As to the string variable, I only used it because we need to write the file header first ("P6" etc), and it was convenient to use a string to spare the hassle with type conversion. Otherwise, I would have used a dynamic array. The trick is that the access to string or array is fast, while a call to writeln () takes a while. Therefore better buffer a decent amount of bytes (more than a few kB is normally not necessary and has not further benefit), then call writeln and flush the whole string or array in one go.

@airpas: Hey, you are cheating  :-[ Your original code had ixmax=2500, now it is 2000...

Cyrax

  • Hero Member
  • *****
  • Posts: 836
Re: fpc lines of code
« Reply #20 on: March 07, 2015, 06:52:51 pm »
You only need to allocate needed memory once during execution of the program and in this situation memory requirement wont change, either. So there is no overhead at all. Also you don't need time memory allocation or other unneeded things, only what matters is  performance of the algorithm.

Nitorami

  • Sr. Member
  • ****
  • Posts: 481
Re: fpc lines of code
« Reply #21 on: March 07, 2015, 07:34:26 pm »
Hm, I understand that SetLength (AnsiString) does allocate memory, although this is different from a dynamic array, where SetLength allocates memory and clears it, which does take time (although not a lot for 15MB).

Still, the whole takes distinctly longer when using a whole image buffer, maybe due to cache issues again (not sure whether the cache is used at all in such cases, but 15MB is a lot larger than my 2nd level cache on my CPU).

The reason for using SetLength is that when adding characters to an Ansistring (or dynamic array) one by one e.g. by LineStr := LineStr + 'P', this may be getting really slow because new memory needs to be allocated on every call. When setting the required length at the start, this is not necessary.

lagprogramming

  • Sr. Member
  • ****
  • Posts: 405
Re: fpc lines of code
« Reply #22 on: March 07, 2015, 08:35:40 pm »
Out of curiosity.

Within "procedure draw();"
Remove variable "c : longword;" and remove a branch by changing
Code: [Select]
      for ix := 0 to ixmax-1 do
      begin
         cx := cxmin + ix*pixelwidth;
         if iterate (cx,cy,er2) = maxiteration
         then c := 0
         else c := $ffffff;
         data[ (iymax * iy ) +  ix]  := c;
      end;

with

Code: [Select]
      for ix := 0 to ixmax-1 do
      begin
         cx := cxmin + ix*pixelwidth;
         data[ (iymax * iy ) +  ix]  := longword(longbool(iterate (cx,cy,er2) <> maxiteration));
      end;

   How will it change the code execution speed on your CPU?

BeniBela

  • Hero Member
  • *****
  • Posts: 905
    • homepage
Re: fpc lines of code
« Reply #23 on: March 07, 2015, 11:25:13 pm »
   The trick is that the access to string or array is fast, while a call to writeln () takes a while. Therefore better buffer a decent amount of bytes (more than a few kB is normally not necessary and has not further benefit), then call writeln and flush the whole string or array in one go.
 

Isn't there a write buffer whose size you can increase to make it fast?

Nitorami

  • Sr. Member
  • ****
  • Posts: 481
Re: fpc lines of code
« Reply #24 on: March 08, 2015, 01:36:18 am »
@lagprogramming: On my machine not at all. This is as expected, because the time is spent in interate which does a lot of floating point operations, and the time for the  branching does not matter at all in comparison. This is different than for tiny loops such as the example in your bug report (for which I can confirm the same behaviour on my machine)
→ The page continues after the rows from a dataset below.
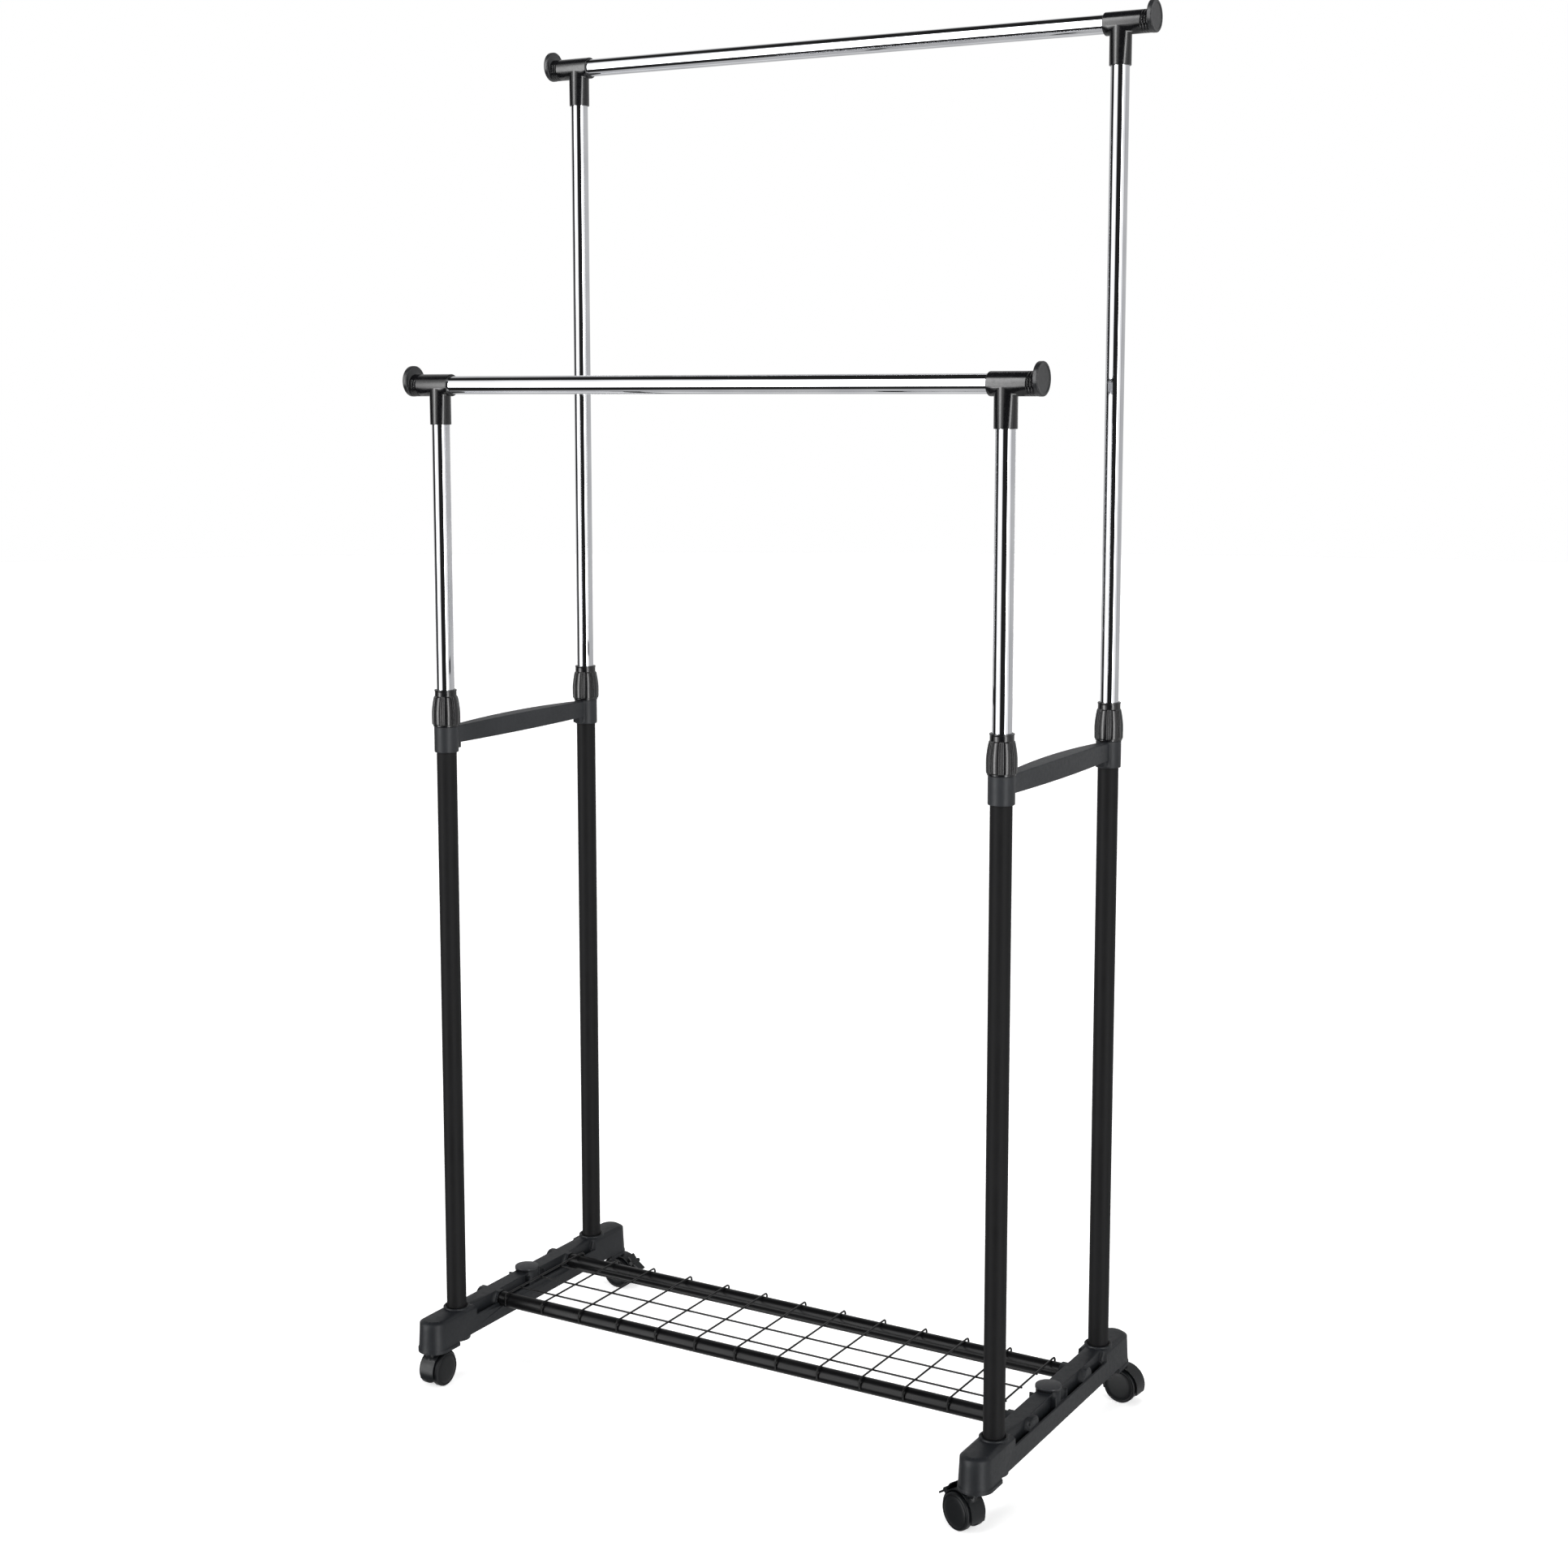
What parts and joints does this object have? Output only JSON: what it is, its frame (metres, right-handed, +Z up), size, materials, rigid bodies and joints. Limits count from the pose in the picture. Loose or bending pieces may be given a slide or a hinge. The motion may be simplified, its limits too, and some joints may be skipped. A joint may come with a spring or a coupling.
{
  "type": "rolling clothes rack",
  "caption": "Rolling clothes rack with low front and tall back rails on telescopic chrome posts, black twist collars, a low wire shelf between moulded base beams, and swivel casters.",
  "frame": {"origin": "On the floor, midway between the four posts.", "axes": "+Z up, +X along the rails to the right, +Y from the low front rail to the tall back rail."},
  "size_m": [0.85, 0.4414, 1.7042],
  "materials": {
    "moulded_plastic": "injection moulded polypropylene, charcoal black, fine matte grain",
    "cap_plastic": "injection moulded polypropylene, dark grey, matte",
    "powder_coat": "steel tube, satin black powder coat",
    "chrome_plate": "steel tube, bright chrome plate",
    "collar_plastic": "injection moulded ABS, black, semi-gloss",
    "collet_plastic": "injection moulded acetal, dark grey",
    "tee_plastic": "injection moulded ABS, black, semi-gloss",
    "disc_plastic": "injection moulded ABS, black, satin face",
    "zinc_steel": "turned steel, bright zinc plate",
    "caster_plastic": "injection moulded nylon, black, fine matte grain",
    "wheel_plastic": "injection moulded nylon, black, smooth tread",
    "lever_plastic": "injection moulded nylon, black",
    "wire_coat": "welded steel wire, black coating"
  },
  "bodies": {
    "stand": {"base_beam_left": "moulded_plastic", "centre_cap_left": "cap_plastic", "brace_left": "moulded_plastic", "base_beam_right": "moulded_plastic", "centre_cap_right": "cap_plastic", "brace_right": "moulded_plastic", "front_left_lower_tube": "powder_coat", "front_left_collet": "collet_plastic", "front_left_caster_stem": "zinc_steel", "front_right_lower_tube": "powder_coat", "front_right_collet": "collet_plastic", "front_right_caster_stem": "zinc_steel", "back_left_lower_tube": "powder_coat", "back_left_collet": "collet_plastic", "back_left_caster_stem": "zinc_steel", "back_right_lower_tube": "powder_coat", "back_right_collet": "collet_plastic", "back_right_caster_stem": "zinc_steel", "front_shelf_tube": "powder_coat", "back_shelf_tube": "powder_coat"},
    "front_frame": {"front_left_upper_tube": "chrome_plate", "front_left_tee": "tee_plastic", "front_left_end_disc": "disc_plastic", "front_right_upper_tube": "chrome_plate", "front_right_tee": "tee_plastic", "front_right_end_disc": "disc_plastic", "front_rail": "chrome_plate"},
    "back_frame": {"back_left_upper_tube": "chrome_plate", "back_left_tee": "tee_plastic", "back_left_end_disc": "disc_plastic", "back_right_upper_tube": "chrome_plate", "back_right_tee": "tee_plastic", "back_right_end_disc": "disc_plastic", "back_rail": "chrome_plate"},
    "shelf": {"wire_shelf": "wire_coat"},
    "front_left_collar": {"front_left_twist_collar": "collar_plastic"},
    "front_left_caster": {"front_left_caster_body": "caster_plastic", "front_left_caster_axle": "zinc_steel"},
    "front_left_inner_wheel": {"front_left_inner_wheel": "wheel_plastic"},
    "front_left_outer_wheel": {"front_left_outer_wheel": "wheel_plastic"},
    "front_right_collar": {"front_right_twist_collar": "collar_plastic"},
    "front_right_caster": {"front_right_caster_body": "caster_plastic", "front_right_caster_axle": "zinc_steel"},
    "front_right_inner_wheel": {"front_right_inner_wheel": "wheel_plastic"},
    "front_right_outer_wheel": {"front_right_outer_wheel": "wheel_plastic"},
    "front_right_brake": {"front_right_brake_lever": "lever_plastic"},
    "back_left_collar": {"back_left_twist_collar": "collar_plastic"},
    "back_left_caster": {"back_left_caster_body": "caster_plastic", "back_left_caster_axle": "zinc_steel"},
    "back_left_inner_wheel": {"back_left_inner_wheel": "wheel_plastic"},
    "back_left_outer_wheel": {"back_left_outer_wheel": "wheel_plastic"},
    "back_left_brake": {"back_left_brake_lever": "lever_plastic"},
    "back_right_collar": {"back_right_twist_collar": "collar_plastic"},
    "back_right_caster": {"back_right_caster_body": "caster_plastic", "back_right_caster_axle": "zinc_steel"},
    "back_right_inner_wheel": {"back_right_inner_wheel": "wheel_plastic"},
    "back_right_outer_wheel": {"back_right_outer_wheel": "wheel_plastic"}
  },
  "joints": [
    {"name": "front_frame_slide", "type": "slide", "parent": "stand", "child": "front_frame", "axis": [0, 0, 1], "range_m": [-0.327, 0.414]},
    {"name": "back_frame_slide", "type": "slide", "parent": "stand", "child": "back_frame", "axis": [0, 0, 1], "range_m": [-0.742, 0]},
    {"name": "shelf_lift", "type": "slide", "parent": "stand", "child": "shelf", "axis": [0, 0, 1], "range_m": [0, 0.06]},
    {"name": "front_left_collar_twist", "type": "hinge", "parent": "stand", "child": "front_left_collar", "pos_m": [-0.381, -0.1515, 0.867], "axis": [0, 0, 1], "range_deg": [0, 150]},
    {"name": "front_left_caster_swivel", "type": "hinge", "parent": "stand", "child": "front_left_caster", "pos_m": [-0.381, -0.2055, 0.03], "axis": [0, 0, 1], "continuous": true},
    {"name": "front_left_inner_wheel_spin", "type": "hinge", "parent": "front_left_caster", "child": "front_left_inner_wheel", "pos_m": [-0.38124, -0.1915, 0.0215], "axis": [0.9998, 0.0175, 0], "continuous": true},
    {"name": "front_left_outer_wheel_spin", "type": "hinge", "parent": "front_left_caster", "child": "front_left_outer_wheel", "pos_m": [-0.38124, -0.1915, 0.0215], "axis": [0.9998, 0.0175, 0], "continuous": true},
    {"name": "front_right_collar_twist", "type": "hinge", "parent": "stand", "child": "front_right_collar", "pos_m": [0.381, -0.1515, 0.867], "axis": [0, 0, 1], "range_deg": [0, 150]},
    {"name": "front_right_caster_swivel", "type": "hinge", "parent": "stand", "child": "front_right_caster", "pos_m": [0.381, -0.2055, 0.03], "axis": [0, 0, 1], "continuous": true},
    {"name": "front_right_inner_wheel_spin", "type": "hinge", "parent": "front_right_caster", "child": "front_right_inner_wheel", "pos_m": [0.36802, -0.20026, 0.0215], "axis": [0.3746, 0.9272, 0], "continuous": true},
    {"name": "front_right_outer_wheel_spin", "type": "hinge", "parent": "front_right_caster", "child": "front_right_outer_wheel", "pos_m": [0.36802, -0.20026, 0.0215], "axis": [0.3746, 0.9272, 0], "continuous": true},
    {"name": "front_right_brake_rock", "type": "hinge", "parent": "front_right_caster", "child": "front_right_brake", "pos_m": [0.34732, -0.19189, 0.03772], "axis": [0.3746, 0.9272, 0], "range_deg": [0, 14]},
    {"name": "back_left_collar_twist", "type": "hinge", "parent": "stand", "child": "back_left_collar", "pos_m": [-0.381, 0.1515, 0.867], "axis": [0, 0, 1], "range_deg": [0, 150]},
    {"name": "back_left_caster_swivel", "type": "hinge", "parent": "stand", "child": "back_left_caster", "pos_m": [-0.381, 0.2055, 0.03], "axis": [0, 0, 1], "continuous": true},
    {"name": "back_left_inner_wheel_spin", "type": "hinge", "parent": "back_left_caster", "child": "back_left_inner_wheel", "pos_m": [-0.367, 0.2055, 0.0215], "axis": [0, -1, 0], "continuous": true},
    {"name": "back_left_outer_wheel_spin", "type": "hinge", "parent": "back_left_caster", "child": "back_left_outer_wheel", "pos_m": [-0.367, 0.2055, 0.0215], "axis": [0, -1, 0], "continuous": true},
    {"name": "back_left_brake_rock", "type": "hinge", "parent": "back_left_caster", "child": "back_left_brake", "pos_m": [-0.34467, 0.2055, 0.03772], "axis": [0, -1, 0], "range_deg": [0, 14]},
    {"name": "back_right_collar_twist", "type": "hinge", "parent": "stand", "child": "back_right_collar", "pos_m": [0.381, 0.1515, 0.867], "axis": [0, 0, 1], "range_deg": [0, 150]},
    {"name": "back_right_caster_swivel", "type": "hinge", "parent": "stand", "child": "back_right_caster", "pos_m": [0.381, 0.2055, 0.03], "axis": [0, 0, 1], "continuous": true},
    {"name": "back_right_inner_wheel_spin", "type": "hinge", "parent": "back_right_caster", "child": "back_right_inner_wheel", "pos_m": [0.39495, 0.20428, 0.0215], "axis": [-0.0872, -0.9962, 0], "continuous": true},
    {"name": "back_right_outer_wheel_spin", "type": "hinge", "parent": "back_right_caster", "child": "back_right_outer_wheel", "pos_m": [0.39495, 0.20428, 0.0215], "axis": [-0.0872, -0.9962, 0], "continuous": true}
  ]
}
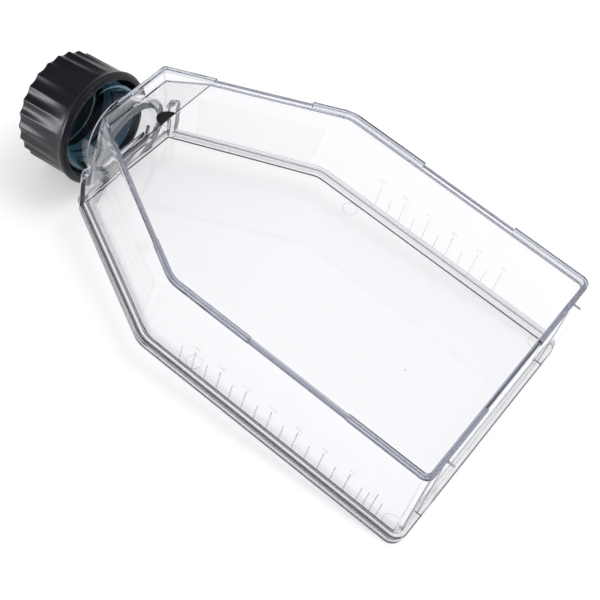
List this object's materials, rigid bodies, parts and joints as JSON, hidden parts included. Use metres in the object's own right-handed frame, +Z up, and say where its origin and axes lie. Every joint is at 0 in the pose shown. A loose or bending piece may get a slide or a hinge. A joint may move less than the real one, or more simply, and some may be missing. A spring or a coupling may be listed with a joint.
{
  "type": "cell culture flask",
  "caption": "Clear flat-sided 75 cm2 cell culture flask with tapered shoulders, a canted neck, a stacking rim and a black ribbed screw cap.",
  "frame": {"origin": "centre of the bounding box on the table that the flask lies on", "axes": "+Z up, -X towards the neck and cap, +X towards the flat base end, Y across the flask, which is symmetric about Y = 0 but for its rim's raised stretch on the front edge; the flask lies tipped by 3.9 degrees on its cover plate's far edge and its cap"},
  "size_m": [0.1578, 0.083, 0.0423],
  "materials": {
    "clear_body": "clear moulded polystyrene, glossy, with frosted writing panels on the shoulders",
    "clear_plate": "clear moulded polystyrene, glossy, with faint ejector rings",
    "black_cap": "black moulded plastic, satin gloss, fluted",
    "liner": "dark blue-green soft sealing disc, matte"
  },
  "bodies": {
    "flask": {"flask_body": "clear_body", "cover_plate": "clear_plate"},
    "liner": {"cap_liner": "liner"},
    "cap": {"screw_cap": "black_cap"}
  },
  "joints": [
    {"name": "cap_lift", "type": "slide", "parent": "flask", "child": "liner", "axis": [-0.9894, 0, -0.145], "range_m": [0, 0.016]},
    {"name": "cap_turn", "type": "hinge", "parent": "liner", "child": "cap", "pos_m": [-0.06618, 0, 0.01796], "axis": [-0.9894, 0, -0.145], "range_deg": [0, 1440]}
  ],
  "couplings": [
    {"joint": "cap_lift", "follows": "cap_turn", "m_per_rad": 0.00063662}
  ]
}
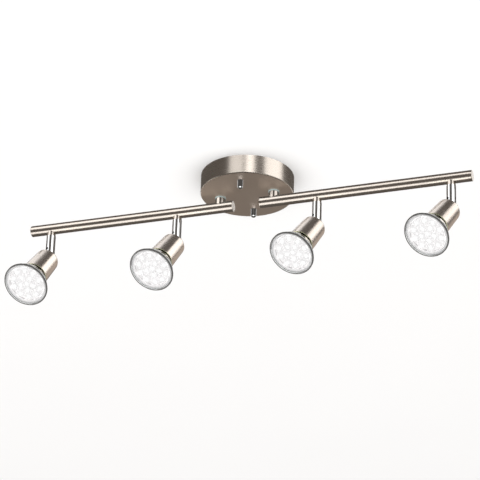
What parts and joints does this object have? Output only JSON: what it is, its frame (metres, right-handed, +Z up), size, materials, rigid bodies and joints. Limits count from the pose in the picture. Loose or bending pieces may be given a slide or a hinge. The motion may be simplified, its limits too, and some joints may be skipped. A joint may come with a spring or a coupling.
{
  "type": "ceiling spotlight bar",
  "caption": "Ceiling spotlight bar: round brushed-nickel canopy, straight tube arms on swivel posts, and tilting cup heads with pin-base LED lamps.",
  "frame": {"origin": "centre of the canopy's back, on the ceiling, midway between the bracket's two screw slots", "axes": "+Z up into the ceiling, +X along the arms, -Y towards the side that the heads point to"},
  "size_m": [0.5054, 0.1089, 0.1333],
  "materials": {
    "brushed_nickel": "brushed satin nickel plate",
    "satin_cup": "fine satin nickel plate, slightly warm",
    "polished_chrome": "polished chrome plate",
    "zinc_steel": "bright zinc plate",
    "brass_terminals": "plain brass",
    "pin_metal": "nickel plate",
    "white_plastic": "matt moulded",
    "ceramic": "glazed steatite",
    "lead_insulation": "satin sleeving",
    "clear_glass": "clear pressed glass",
    "led_board": "white solder mask on aluminium"
  },
  "bodies": {
    "canopy": {"canopy": "brushed_nickel", "mounting_crossbar": "zinc_steel", "crossbar_studs": "zinc_steel", "cap_nuts": "polished_chrome", "earth_screw": "brass_terminals", "terminal_block": "white_plastic", "terminal_screws": "brass_terminals", "canopy_leads": "lead_insulation"},
    "left_arm": {"left_post": "brushed_nickel", "left_post_washer": "white_plastic", "left_post_nut": "zinc_steel", "left_bar": "brushed_nickel", "left_end_caps": "brushed_nickel", "left_collars": "brushed_nickel"},
    "right_arm": {"right_post": "brushed_nickel", "right_post_washer": "white_plastic", "right_post_nut": "zinc_steel", "right_bar": "brushed_nickel", "right_end_caps": "brushed_nickel", "right_collars": "brushed_nickel"},
    "outer_left_stem": {"outer_left_stem": "polished_chrome", "outer_left_tilt_screw": "polished_chrome"},
    "outer_left_head": {"outer_left_tilt_tab": "zinc_steel", "outer_left_cup": "satin_cup", "outer_left_lampholder": "ceramic"},
    "outer_left_lamp": {"outer_left_lamp_base": "white_plastic", "outer_left_lamp_pins": "pin_metal", "outer_left_lamp_reflector": "clear_glass", "outer_left_lamp_lens": "clear_glass", "outer_left_led_board": "led_board"},
    "inner_left_stem": {"inner_left_stem": "polished_chrome", "inner_left_tilt_screw": "polished_chrome"},
    "inner_left_head": {"inner_left_tilt_tab": "zinc_steel", "inner_left_cup": "satin_cup", "inner_left_lampholder": "ceramic"},
    "inner_left_lamp": {"inner_left_lamp_base": "white_plastic", "inner_left_lamp_pins": "pin_metal", "inner_left_lamp_reflector": "clear_glass", "inner_left_lamp_lens": "clear_glass", "inner_left_led_board": "led_board"},
    "inner_right_stem": {"inner_right_stem": "polished_chrome", "inner_right_tilt_screw": "polished_chrome"},
    "inner_right_head": {"inner_right_tilt_tab": "zinc_steel", "inner_right_cup": "satin_cup", "inner_right_lampholder": "ceramic"},
    "inner_right_lamp": {"inner_right_lamp_base": "white_plastic", "inner_right_lamp_pins": "pin_metal", "inner_right_lamp_reflector": "clear_glass", "inner_right_lamp_lens": "clear_glass", "inner_right_led_board": "led_board"},
    "outer_right_stem": {"outer_right_stem": "polished_chrome", "outer_right_tilt_screw": "polished_chrome"},
    "outer_right_head": {"outer_right_tilt_tab": "zinc_steel", "outer_right_cup": "satin_cup", "outer_right_lampholder": "ceramic"},
    "outer_right_lamp": {"outer_right_lamp_base": "white_plastic", "outer_right_lamp_pins": "pin_metal", "outer_right_lamp_reflector": "clear_glass", "outer_right_lamp_lens": "clear_glass", "outer_right_led_board": "led_board"}
  },
  "joints": [
    {"name": "left_arm_swivel", "type": "hinge", "parent": "canopy", "child": "left_arm", "pos_m": [-0.03, 0, -0.0215], "axis": [0, 0, 1], "range_deg": [-90, 90]},
    {"name": "right_arm_swivel", "type": "hinge", "parent": "canopy", "child": "right_arm", "pos_m": [0.03, 0, -0.0215], "axis": [0, 0, 1], "range_deg": [-90, 90]},
    {"name": "outer_left_head_swivel", "type": "hinge", "parent": "left_arm", "child": "outer_left_stem", "pos_m": [-0.2245, 0, -0.042], "axis": [0, 0, 1], "range_deg": [-175, 175]},
    {"name": "outer_left_head_tilt", "type": "hinge", "parent": "outer_left_stem", "child": "outer_left_head", "pos_m": [-0.2245, 0, -0.0667], "axis": [-0.9763, 0.2164, 0], "range_deg": [-123, 47]},
    {"name": "outer_left_lamp_twist", "type": "hinge", "parent": "outer_left_head", "child": "outer_left_lamp", "pos_m": [-0.23116, -0.03005, -0.1061], "axis": [-0.1333, -0.6011, -0.788], "range_deg": [0, 20]},
    {"name": "inner_left_head_swivel", "type": "hinge", "parent": "left_arm", "child": "inner_left_stem", "pos_m": [-0.0785, 0, -0.042], "axis": [0, 0, 1], "range_deg": [-175, 175]},
    {"name": "inner_left_head_tilt", "type": "hinge", "parent": "inner_left_stem", "child": "inner_left_head", "pos_m": [-0.0785, 0, -0.0667], "axis": [-0.9511, 0.309, 0], "range_deg": [-123, 47]},
    {"name": "inner_left_lamp_twist", "type": "hinge", "parent": "inner_left_head", "child": "inner_left_lamp", "pos_m": [-0.08801, -0.02928, -0.1061], "axis": [-0.1902, -0.5855, -0.788], "range_deg": [0, 20]},
    {"name": "inner_right_head_swivel", "type": "hinge", "parent": "right_arm", "child": "inner_right_stem", "pos_m": [0.0785, 0, -0.042], "axis": [0, 0, 1], "range_deg": [-175, 175]},
    {"name": "inner_right_head_tilt", "type": "hinge", "parent": "inner_right_stem", "child": "inner_right_head", "pos_m": [0.0785, 0, -0.0667], "axis": [-0.9239, 0.3827, 0], "range_deg": [-123, 47]},
    {"name": "inner_right_lamp_twist", "type": "hinge", "parent": "inner_right_head", "child": "inner_right_lamp", "pos_m": [0.06672, -0.02844, -0.1061], "axis": [-0.2356, -0.5688, -0.788], "range_deg": [0, 20]},
    {"name": "outer_right_head_swivel", "type": "hinge", "parent": "right_arm", "child": "outer_right_stem", "pos_m": [0.2245, 0, -0.042], "axis": [0, 0, 1], "range_deg": [-175, 175]},
    {"name": "outer_right_head_tilt", "type": "hinge", "parent": "outer_right_stem", "child": "outer_right_head", "pos_m": [0.2245, 0, -0.0667], "axis": [-0.9135, 0.4067, 0], "range_deg": [-125, 45]},
    {"name": "outer_right_lamp_twist", "type": "hinge", "parent": "outer_right_head", "child": "outer_right_lamp", "pos_m": [0.21143, -0.02936, -0.105], "axis": [-0.2614, -0.5872, -0.766], "range_deg": [0, 20]}
  ]
}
@BeniBela: write () has certainly its own buffer and it may be possible to change its size, but the issue is that to call write () character by character does entail some overhead, regardless of buffer size.
Nowadays most would use memory/filestreams for that anyway, but I have no experience how they work.
 

lagprogramming

  • Sr. Member
  • ****
  • Posts: 405
Re: fpc lines of code
« Reply #25 on: March 08, 2015, 12:30:30 pm »
I might be wrong here but changing

Code: [Select]
function Iterate (const cx,cy,er2: real): dword; inline;
var i: dword;
    zx,zy,zx2,zy2: real;
begin
  i := 0; zx := 0; zy := 0; zx2 := 0; zy2 := 0;
  while  (zx2 + zy2 < er2) and (i < maxiteration) do
  begin
     zy := cy + zx*zy*2;
     zx := cx + zx2 - zy2;
     zx2 := zx*zx;
     zy2 := zy*zy;
     inc (i);
  end;
  result := i;
end;

with

Code: [Select]
function Iterate (const cx,cy,er2: real): dword; inline;
var zx,zy,zx2,zy2: real;
begin
  Result := maxiteration; zy := 0; zx2 := 0; zy2 := 0;
  while  (zx2 + zy2 < er2) and (Result <> 0) do
  begin
     zx := cx + zx2 - zy2;
     zy := cy + zx*zy*2;
     zx2 := zx*zx;
     zy2 := zy*zy;
     dec(Result);
  end;
end;

and further modify

Code: [Select]
      for ix := 0 to ixmax-1 do
      begin
         cx := cxmin + ix*pixelwidth;
         data[ (iymax * iy ) +  ix]  := longword(longbool(iterate (cx,cy,er2) <> maxiteration));
      end;

with

Code: [Select]
      for ix := 0 to ixmax-1 do
      begin
         cx := cxmin + ix*pixelwidth;
         data[ (iymax * iy ) +  ix]  := longword(longbool(iterate (cx,cy,er2) <> 0));
      end;

might increase a bit the speed.

I've removed local variable "i: dword;" by replacing it with function's result and replaced "maxiteration" comparisons with zero comparisons.
The idea was that if a value that lies in CPU register has to be compared with zero, then instead of "cmp" the compiler generates a "test" instruction in the generated assembler code, which on many CPUs improves the speed a bit.
I've also switched the order of zx,zy,zx2,zy2 computation because some CPUs might stall a little bit with the original code order.
I've also removed "zx := 0;" because it seemed useless to me.
I don't know what's the effect of the changes, there might not be a single one :).

airpas

  • Full Member
  • ***
  • Posts: 179
Re: fpc lines of code
« Reply #26 on: March 08, 2015, 12:56:17 pm »
your modification slow down the rendering x2 , and gave wrong shape .
i think the code as is , is optimized anyways , in my machine gives me 577ms , rebuild it with gcc 4.9.2 with a lots of speed switches + see2 gives 490ms  , so fpc already done a great job

Nitorami

  • Sr. Member
  • ****
  • Posts: 481
Re: fpc lines of code
« Reply #27 on: March 08, 2015, 06:28:57 pm »
If you want REAL speed for fractals, you should use the GPU, it is incredibly powerful. I learned this when playing with the free winamp media player which comes with a visualisation plugin called "milkdrop2". Milkdrop allows simple and wysiwig access to the GPU shaders via HLSL (high level shader language, sort of C-like but optimised for speed and massive parallel processing.)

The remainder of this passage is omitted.